The Payoff: 'Tokenomics' and a New Way to Measure Cost
So, you've built this amazing factory. Was it worth it? How do you prove it's cheaper than the cloud? The author introduces a powerful concept: **Tokenomics**. Forget server costs and electricity bills for a moment. The only metric that matters for comparing AI cost is this: **Cost Per Million Tokens**. A token is the basic unit of text for an AI model. How much does it cost you to process one million of them?
The formula is simple: Your Total Annual Cost (hardware, power, maintenance) divided by The Total Tokens You Process in a year. The secret to lowering this cost is **utilization**. An idle factory has a fixed cost but processes zero tokens. Its cost per token is infinite. A factory running at 80% utilization spreads its fixed cost across a huge number of tokens. Each token becomes incredibly cheap.
This is why the reservation system and GPU sharing are so important. They are not just features. They are cost-reduction machines. They exist to maximize utilization. For companies with constant, high-volume AI workloads, there is a clear tipping point. A point where the on-premise cost per token drops far below the price of cloud APIs. This is where they save millions.
What This All Means
This isn't just a technical guide. It's a strategic roadmap. It shows that the future of AI is not just about bigger models. It's about smarter, more efficient infrastructure. For businesses, it means taking back control. Control over your costs. Control over your data. Control over your AI destiny. The conversation is shifting. It's no longer just 'what AI can do for us?'. It's 'how do we build a sustainable, cost-effective platform to do it?'.

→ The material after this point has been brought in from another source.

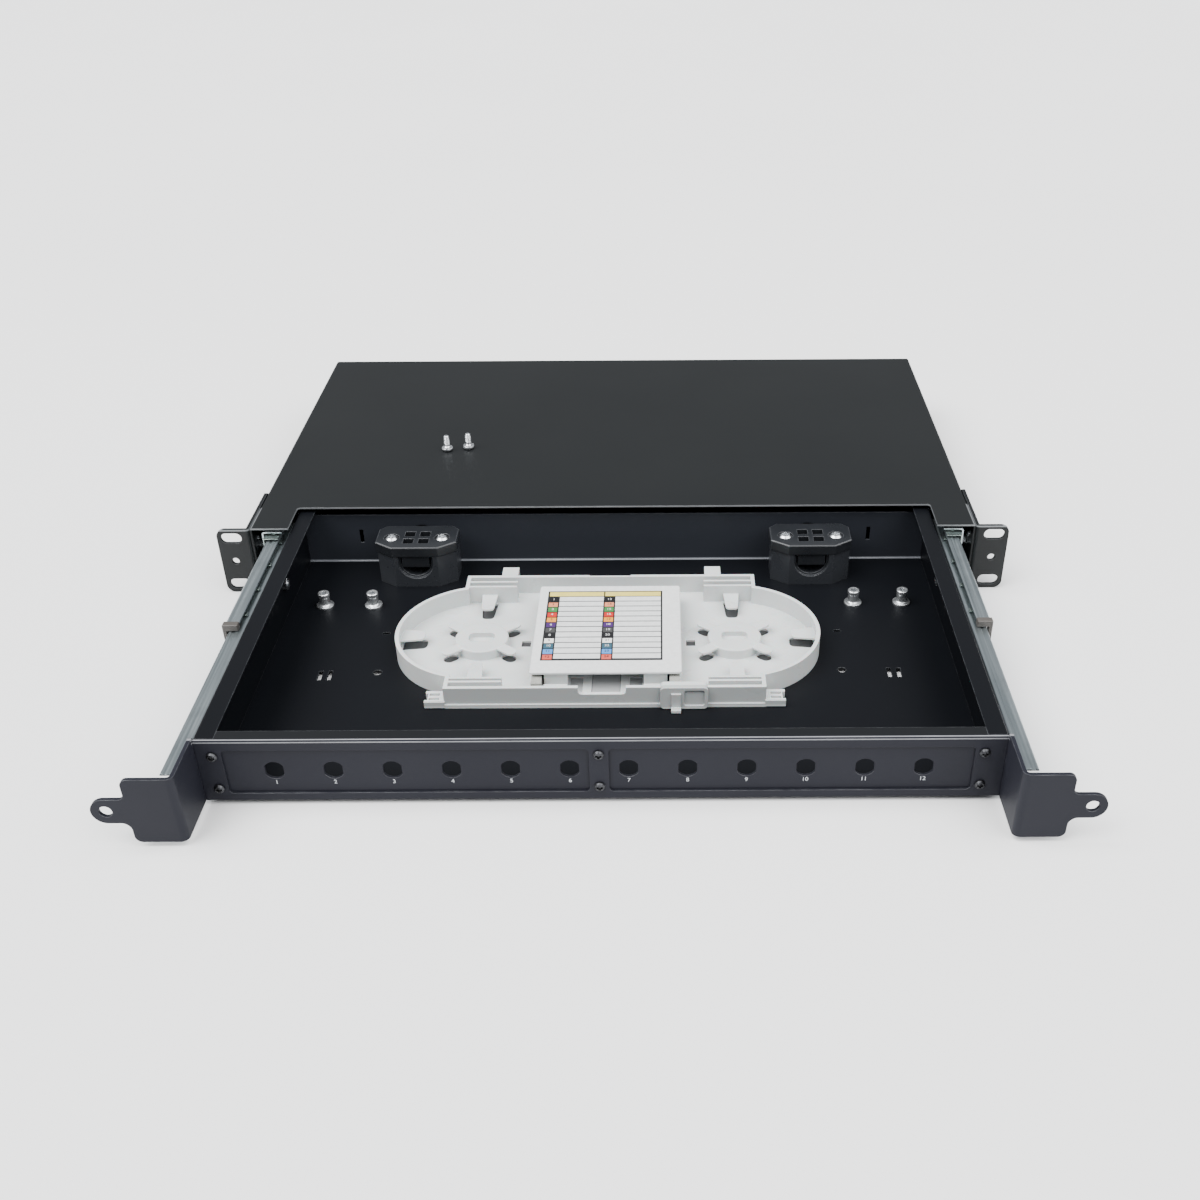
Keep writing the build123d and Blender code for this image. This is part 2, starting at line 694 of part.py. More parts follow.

For engineers, this signals a new frontier. The most valuable skills are not just in training models, but in building the systems that run them at scale. Understanding Kubernetes, GPU scheduling, and system architecture is becoming essential. The barrier to entry is lower than you think. The tools are mature. The patterns are becoming clear. Companies are realizing they can build their own cloud-like experience, in-house. And in the long run, it gives them a powerful competitive edge.